もう1点の拡大路線は93年当時、「1,000億円戦略」を掲げたことである。京セラ創業者・稲盛氏との出会いから経営指導を仰ぐことになる。別府の杉乃井ホテル再建に注力していたことは今回の取材で初めて知ったが、八頭司会長は何事にも挑戦する人なのである。
売上高250億円(グループ)規模になった際に均衡経営の方向へ舵取りを切ったのが2001~2003年であった。そして冒頭に紹介したバランスシートの企業群となっている。「攻めと退く」という経営の妙をみせつけた同氏の手腕は見事というほかない。
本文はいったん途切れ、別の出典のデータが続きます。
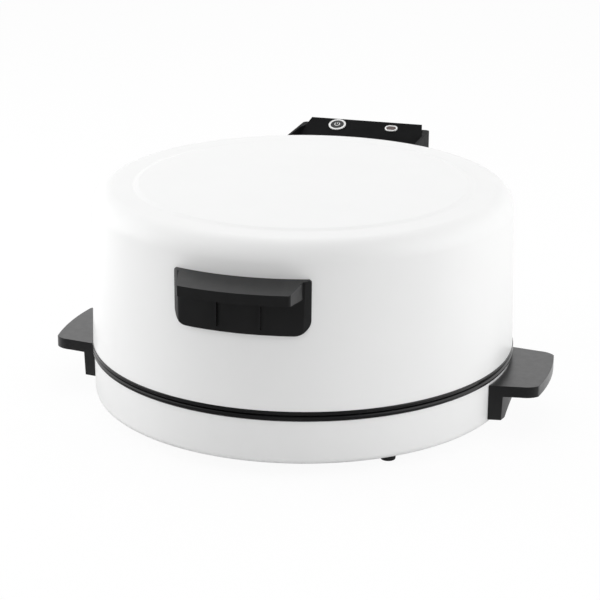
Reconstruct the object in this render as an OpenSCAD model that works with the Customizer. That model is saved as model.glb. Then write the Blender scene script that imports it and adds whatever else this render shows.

さて福岡流通センターには一時、「幽霊事務所」が続出していた。その度に空き物件を買収したこともある。しかし、出来て50年を目前にしている福岡流通センターの再活性化プロジェクトの具現化が待ったなしの状態である。八頭司氏は長年、この再活性化プロジェクトの会長として貢献してきた(現在、名誉会長職)。原案は大方、煮詰まってきた。
福岡流通センターには、博多の名門繊維問屋がひしめいていたが、今や跡形もない。福岡に進出して52年になる八頭司会長が「福岡流通センター」復活の旗振り役になっているのだ。この再開発が単なる物流業界にとどまらず、福岡東部地区のまちづくりの一翼を担って貰いたいものである(別レポートあり)。